Some Insurance industry spokespersons are quoted with this opinion: State Governments are anti-competitive when they make limited forms of Property Insurance available through access to the State Treasury in the event of a Catastrophe. See, for example, "Coastal States Taking More of Insurance Risk" published online on Saturday, June 9, 2007 by the St. Petersburg Times (not currently available online as of June 10, 2007), try accessing this site Online.
We in Florida know different. We know reality. In Florida, private insurers decline the risk of CatClaims, almost totally. The overwhelmingly Republican Legislature has put the treasury of the State of Florida behind the worst of possible CatClaims, to the extent of $452,000,000.00 it is reported in the article. The Legislatures and Assemblies of California, Massachusetts, Louisiana, and Texas -- all coastal States -- have exposed their own State Treasuries to the extent of a collective $131,000,000.00 according to the same article.

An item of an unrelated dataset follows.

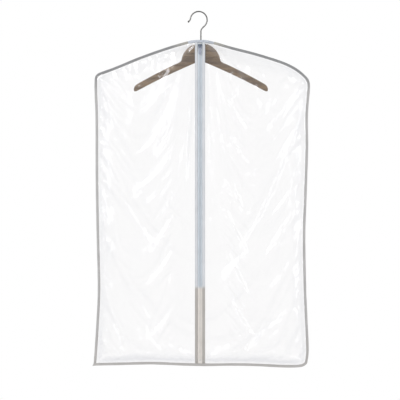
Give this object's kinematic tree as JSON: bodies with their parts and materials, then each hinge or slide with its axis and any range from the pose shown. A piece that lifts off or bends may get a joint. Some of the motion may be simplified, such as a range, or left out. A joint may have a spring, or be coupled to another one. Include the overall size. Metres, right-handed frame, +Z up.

States are rushing in and forcing insurers out? Wrong. State governments are attempting to provide different solutions to the same problem of private Insurance Companies fleeing the risk of CatClaims. If Insurance Companies decline to accept the risk of CatClaims, they are free to decline the risk. Whether these solutions on the other hand, or any of them, are desirable or effective in the future remains to be experienced in the future. For now, they are the undisputed evidence of reality.